### [Supplied information]
....
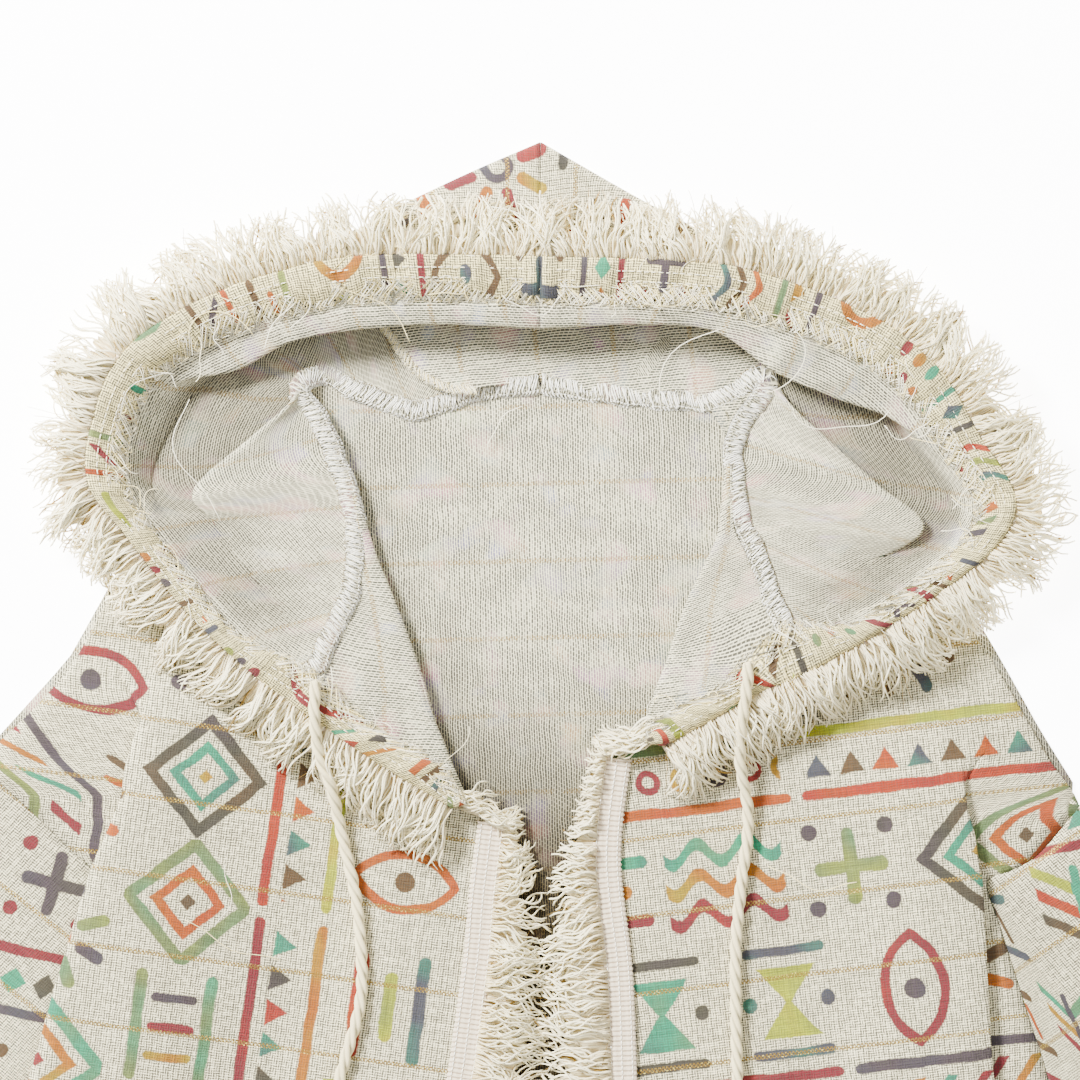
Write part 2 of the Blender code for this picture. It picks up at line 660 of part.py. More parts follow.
def add_knot(name, points, material, home):
    """The overhand knot at a cord's end, a plain rounded bead."""
    end, before = Vector(points[-1]), Vector(points[-2])
    run = Vector((end[0] - before[0], end[1] - before[1], 0)).normalized()
    centre = end + run * (KNOT_RADIUS + GAP)
    bpy.ops.mesh.primitive_uv_sphere_add(segments=10, ring_count=6, radius=KNOT_RADIUS * MM,
                                         location=to_frame(centre))
    knot = bpy.context.object
    knot.name = name
    knot.data.materials.append(material)
    for owner in list(knot.users_collection):
        owner.objects.unlink(knot)
    home.objects.link(knot)


def main():
    clear_scene()
    home = new_collection()
    outside = make_material("printed_cloth", OATMEAL, 0.9)
    inside = make_material("cloth_inside", INSIDE, 0.95)
    trim = make_material("ivory_trim", IVORY, 0.85)

    add_back(inside, home)
    sides = (
        ("left", LEFT, LEFT_FRONT, LEFT_SEAM, LEFT_CUFF, LEFT_HOOD, LEFT_LAPEL, LEFT_TAPE, LEFT_CORD),
        ("right", RIGHT, RIGHT_FRONT, RIGHT_SEAM, RIGHT_CUFF, RIGHT_HOOD, RIGHT_LAPEL, RIGHT_TAPE,
         RIGHT_CORD),
    )
    for word, side, front, seam, cuff, hood, lapel, tape, cord in sides:
        mirrored = side == RIGHT
        add_sheet("front_" + word, front_rows(front, side, seam), outside, home, flip=mirrored)
        add_sheet("sleeve_" + word, sleeve_rows(seam, cuff, SLEEVE_RINGS), outside, home, closed=True,
                  flip=mirrored)
        add_sheet("hood_" + word, hood_rows(hood, HOOD_ROWS, HOOD_ACROSS), inside, home, flip=mirrored)
        add_sheet("lapel_" + word, lapel_rows(lapel), inside, home, flip=mirrored)
        add_sheet("casing_" + word, casing_rows(hood, lapel, CASING_ROWS), outside, home, CASING_WALL,
                  flip=mirrored)
        add_fringe("hood_fringe_" + word, fringe_path(hood, lapel, side), -side, STRIP_WIDTH, STRIP_WALL,
                   FRINGE_LENGTH, HOOD_LOCK_PITCH, trim, home, HOOD_FRINGE_FALL, seed=3)
        add_fringe("front_trim_" + word, tape_path(tape), side, TAPE_WIDTH, TAPE_WALL,
                   TAPE_WIDTH + FRONT_FRINGE_LENGTH, FRONT_LOCK_PITCH, trim, home, FRONT_FRINGE_FALL, seed=5,
                   middle=FRONT_FRINGE_STOP)
        route = cord_points(cord, CORD_POINTS)
        add_cord("drawcord_" + word, route, trim, home)
        add_knot("drawcord_knot_" + word, route, trim, home)


def fringe_path(hood, lapel, side):
    """The heading of the hood fringe runs just outside the mouth edge."""
    path = smooth_curve(edge_path(hood, lapel), 80)
    found = []
    for i, point in enumerate(path):
        before, after = path[max(i - 1, 0)], path[min(i + 1, len(path) - 1)]
        run = Vector((after[0] - before[0], after[1] - before[1])).normalized()
        out = Vector((run[1], -run[0])) * -side
        found.append((point[0] + out[0] * STRIP_GAP, point[1] + out[1] * STRIP_GAP, point[2] + STRIP_LIFT))
    return found


def tape_path(tape):
    """The tape lies on the front panel, a gap above its upper face."""
    found = []
    lift = WALL / 2 + GAP + TAPE_WALL / 2 + TAPE_LIFT
    for x, y in smooth_curve(tape, 60):
        found.append((x, y, front_height(x, y) + lift))
    return found


main()
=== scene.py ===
import math
import random
from functools import partial

import bpy
import numpy as np
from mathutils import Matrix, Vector


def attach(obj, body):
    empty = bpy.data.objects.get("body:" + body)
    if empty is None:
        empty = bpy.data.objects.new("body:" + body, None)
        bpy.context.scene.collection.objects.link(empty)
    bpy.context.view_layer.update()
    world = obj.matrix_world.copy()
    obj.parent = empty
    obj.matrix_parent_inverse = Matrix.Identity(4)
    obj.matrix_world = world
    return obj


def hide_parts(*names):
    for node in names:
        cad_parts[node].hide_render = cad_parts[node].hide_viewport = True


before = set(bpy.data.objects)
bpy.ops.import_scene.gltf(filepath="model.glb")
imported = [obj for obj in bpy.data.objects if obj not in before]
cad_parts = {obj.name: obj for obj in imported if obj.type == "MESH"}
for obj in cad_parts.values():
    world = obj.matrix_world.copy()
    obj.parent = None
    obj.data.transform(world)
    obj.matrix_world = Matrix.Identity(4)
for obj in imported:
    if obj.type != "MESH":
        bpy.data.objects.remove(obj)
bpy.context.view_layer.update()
print("frame loaded:", len(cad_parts), "nodes")

mm = 0.001
plan = {"crownTop": 176.0, "wall": 1.6, "hem": -880.0, "fineSteps": 1200, "fineEdgeSteps": 1600}
planMiddle = (plan["crownTop"] + plan["wall"] + plan["hem"]) / 2
sideNames = {-1: "Left", 1: "Right"}


# Curves and grids

def toFrame(points):
    found = np.array(points, float)
    found[..., 1] -= planMiddle
    return found * mm


def splineAt(table, places):
    # smooth curve through the table's rows, places counted in rows
    table = np.asarray(table, float)
    last = len(table) - 1
    places = np.clip(np.asarray(places, float), 0, last)
    i = np.minimum(places.astype(int), last - 1)
    t = (places - i)[:, None]
    a, b = table[i], table[i + 1]
    before, after = table[np.maximum(i - 1, 0)], table[np.minimum(i + 2, last)]
    return 0.5 * (2 * a + (b - before) * t + (2 * before - 5 * a + 4 * b - after) * t ** 2
                  + (3 * a - before - 3 * b + after) * t ** 3)


def runLength(points):
    steps = np.linalg.norm(np.diff(points, axis=0), axis=1)
    return np.concatenate([[0.0], np.cumsum(steps)])


def alongPath(path, run, places):
    # points at some distances along a path, whose own points lie at the distances in run
    return np.stack([np.interp(places, run, path[:, k]) for k in range(path.shape[1])], axis=-1)


def evenPath(points, count):
    # the smooth curve through the points, at even distances
    fine = splineAt(points, np.linspace(0, len(points) - 1, plan["fineSteps"]))
    run = runLength(fine)
    return alongPath(fine, run, np.linspace(0, run[-1], count))


def loft(sections, places):
    # smooth curves through sections of control points, one row of points for each section
    points = splineAt(sections.transpose(1, 0, 2).reshape(sections.shape[1], -1), places)
    return points.reshape(len(places), len(sections), 3).transpose(1, 0, 2)


def runAcross(points):
    # distance along each row of points from its first
    run = np.linalg.norm(np.diff(points, axis=1), axis=2).cumsum(axis=1)
    return np.concatenate([np.zeros((len(points), 1)), run], axis=1)


def unit(vectors):
    return vectors / np.maximum(np.linalg.norm(vectors, axis=-1, keepdims=True), 1e-9)


def planNormals(path, side):
    # level directions square to the path, to the side that the sign gives
    run = unit(np.gradient(path[:, :2], axis=0))
    return np.stack([run[:, 1] * side, -run[:, 0] * side, np.zeros(len(run))], axis=1)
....
### [What this task involves]
Set down the listing above in full, please, exactly as it appears.

### [Completed task]
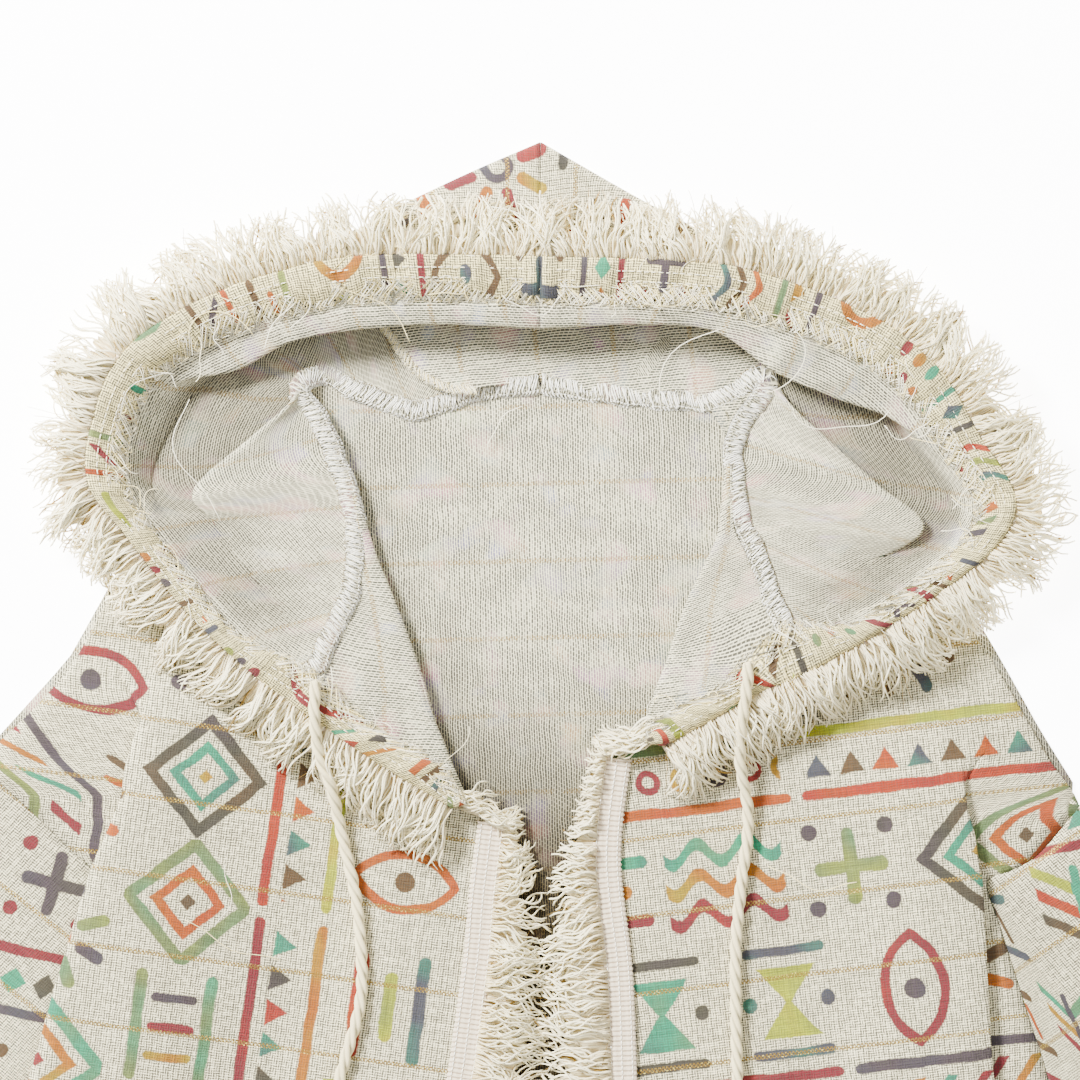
Write part 2 of the Blender code for this picture. It picks up at line 660 of part.py. More parts follow.
def add_knot(name, points, material, home):
    """The overhand knot at a cord's end, a plain rounded bead."""
    end, before = Vector(points[-1]), Vector(points[-2])
    run = Vector((end[0] - before[0], end[1] - before[1], 0)).normalized()
    centre = end + run * (KNOT_RADIUS + GAP)
    bpy.ops.mesh.primitive_uv_sphere_add(segments=10, ring_count=6, radius=KNOT_RADIUS * MM,
                                         location=to_frame(centre))
    knot = bpy.context.object
    knot.name = name
    knot.data.materials.append(material)
    for owner in list(knot.users_collection):
        owner.objects.unlink(knot)
    home.objects.link(knot)


def main():
    clear_scene()
    home = new_collection()
    outside = make_material("printed_cloth", OATMEAL, 0.9)
    inside = make_material("cloth_inside", INSIDE, 0.95)
    trim = make_material("ivory_trim", IVORY, 0.85)

    add_back(inside, home)
    sides = (
        ("left", LEFT, LEFT_FRONT, LEFT_SEAM, LEFT_CUFF, LEFT_HOOD, LEFT_LAPEL, LEFT_TAPE, LEFT_CORD),
        ("right", RIGHT, RIGHT_FRONT, RIGHT_SEAM, RIGHT_CUFF, RIGHT_HOOD, RIGHT_LAPEL, RIGHT_TAPE,
         RIGHT_CORD),
    )
    for word, side, front, seam, cuff, hood, lapel, tape, cord in sides:
        mirrored = side == RIGHT
        add_sheet("front_" + word, front_rows(front, side, seam), outside, home, flip=mirrored)
        add_sheet("sleeve_" + word, sleeve_rows(seam, cuff, SLEEVE_RINGS), outside, home, closed=True,
                  flip=mirrored)
        add_sheet("hood_" + word, hood_rows(hood, HOOD_ROWS, HOOD_ACROSS), inside, home, flip=mirrored)
        add_sheet("lapel_" + word, lapel_rows(lapel), inside, home, flip=mirrored)
        add_sheet("casing_" + word, casing_rows(hood, lapel, CASING_ROWS), outside, home, CASING_WALL,
                  flip=mirrored)
        add_fringe("hood_fringe_" + word, fringe_path(hood, lapel, side), -side, STRIP_WIDTH, STRIP_WALL,
                   FRINGE_LENGTH, HOOD_LOCK_PITCH, trim, home, HOOD_FRINGE_FALL, seed=3)
        add_fringe("front_trim_" + word, tape_path(tape), side, TAPE_WIDTH, TAPE_WALL,
                   TAPE_WIDTH + FRONT_FRINGE_LENGTH, FRONT_LOCK_PITCH, trim, home, FRONT_FRINGE_FALL, seed=5,
                   middle=FRONT_FRINGE_STOP)
        route = cord_points(cord, CORD_POINTS)
        add_cord("drawcord_" + word, route, trim, home)
        add_knot("drawcord_knot_" + word, route, trim, home)


def fringe_path(hood, lapel, side):
    """The heading of the hood fringe runs just outside the mouth edge."""
    path = smooth_curve(edge_path(hood, lapel), 80)
    found = []
    for i, point in enumerate(path):
        before, after = path[max(i - 1, 0)], path[min(i + 1, len(path) - 1)]
        run = Vector((after[0] - before[0], after[1] - before[1])).normalized()
        out = Vector((run[1], -run[0])) * -side
        found.append((point[0] + out[0] * STRIP_GAP, point[1] + out[1] * STRIP_GAP, point[2] + STRIP_LIFT))
    return found


def tape_path(tape):
    """The tape lies on the front panel, a gap above its upper face."""
    found = []
    lift = WALL / 2 + GAP + TAPE_WALL / 2 + TAPE_LIFT
    for x, y in smooth_curve(tape, 60):
        found.append((x, y, front_height(x, y) + lift))
    return found


main()
=== scene.py ===
import math
import random
from functools import partial

import bpy
import numpy as np
from mathutils import Matrix, Vector


def attach(obj, body):
    empty = bpy.data.objects.get("body:" + body)
    if empty is None:
        empty = bpy.data.objects.new("body:" + body, None)
        bpy.context.scene.collection.objects.link(empty)
    bpy.context.view_layer.update()
    world = obj.matrix_world.copy()
    obj.parent = empty
    obj.matrix_parent_inverse = Matrix.Identity(4)
    obj.matrix_world = world
    return obj


def hide_parts(*names):
    for node in names:
        cad_parts[node].hide_render = cad_parts[node].hide_viewport = True


before = set(bpy.data.objects)
bpy.ops.import_scene.gltf(filepath="model.glb")
imported = [obj for obj in bpy.data.objects if obj not in before]
cad_parts = {obj.name: obj for obj in imported if obj.type == "MESH"}
for obj in cad_parts.values():
    world = obj.matrix_world.copy()
    obj.parent = None
    obj.data.transform(world)
    obj.matrix_world = Matrix.Identity(4)
for obj in imported:
    if obj.type != "MESH":
        bpy.data.objects.remove(obj)
bpy.context.view_layer.update()
print("frame loaded:", len(cad_parts), "nodes")

mm = 0.001
plan = {"crownTop": 176.0, "wall": 1.6, "hem": -880.0, "fineSteps": 1200, "fineEdgeSteps": 1600}
planMiddle = (plan["crownTop"] + plan["wall"] + plan["hem"]) / 2
sideNames = {-1: "Left", 1: "Right"}


# Curves and grids

def toFrame(points):
    found = np.array(points, float)
    found[..., 1] -= planMiddle
    return found * mm


def splineAt(table, places):
    # smooth curve through the table's rows, places counted in rows
    table = np.asarray(table, float)
    last = len(table) - 1
    places = np.clip(np.asarray(places, float), 0, last)
    i = np.minimum(places.astype(int), last - 1)
    t = (places - i)[:, None]
    a, b = table[i], table[i + 1]
    before, after = table[np.maximum(i - 1, 0)], table[np.minimum(i + 2, last)]
    return 0.5 * (2 * a + (b - before) * t + (2 * before - 5 * a + 4 * b - after) * t ** 2
                  + (3 * a - before - 3 * b + after) * t ** 3)


def runLength(points):
    steps = np.linalg.norm(np.diff(points, axis=0), axis=1)
    return np.concatenate([[0.0], np.cumsum(steps)])


def alongPath(path, run, places):
    # points at some distances along a path, whose own points lie at the distances in run
    return np.stack([np.interp(places, run, path[:, k]) for k in range(path.shape[1])], axis=-1)


def evenPath(points, count):
    # the smooth curve through the points, at even distances
    fine = splineAt(points, np.linspace(0, len(points) - 1, plan["fineSteps"]))
    run = runLength(fine)
    return alongPath(fine, run, np.linspace(0, run[-1], count))


def loft(sections, places):
    # smooth curves through sections of control points, one row of points for each section
    points = splineAt(sections.transpose(1, 0, 2).reshape(sections.shape[1], -1), places)
    return points.reshape(len(places), len(sections), 3).transpose(1, 0, 2)


def runAcross(points):
    # distance along each row of points from its first
    run = np.linalg.norm(np.diff(points, axis=1), axis=2).cumsum(axis=1)
    return np.concatenate([np.zeros((len(points), 1)), run], axis=1)


def unit(vectors):
    return vectors / np.maximum(np.linalg.norm(vectors, axis=-1, keepdims=True), 1e-9)


def planNormals(path, side):
    # level directions square to the path, to the side that the sign gives
    run = unit(np.gradient(path[:, :2], axis=0))
    return np.stack([run[:, 1] * side, -run[:, 0] * side, np.zeros(len(run))], axis=1)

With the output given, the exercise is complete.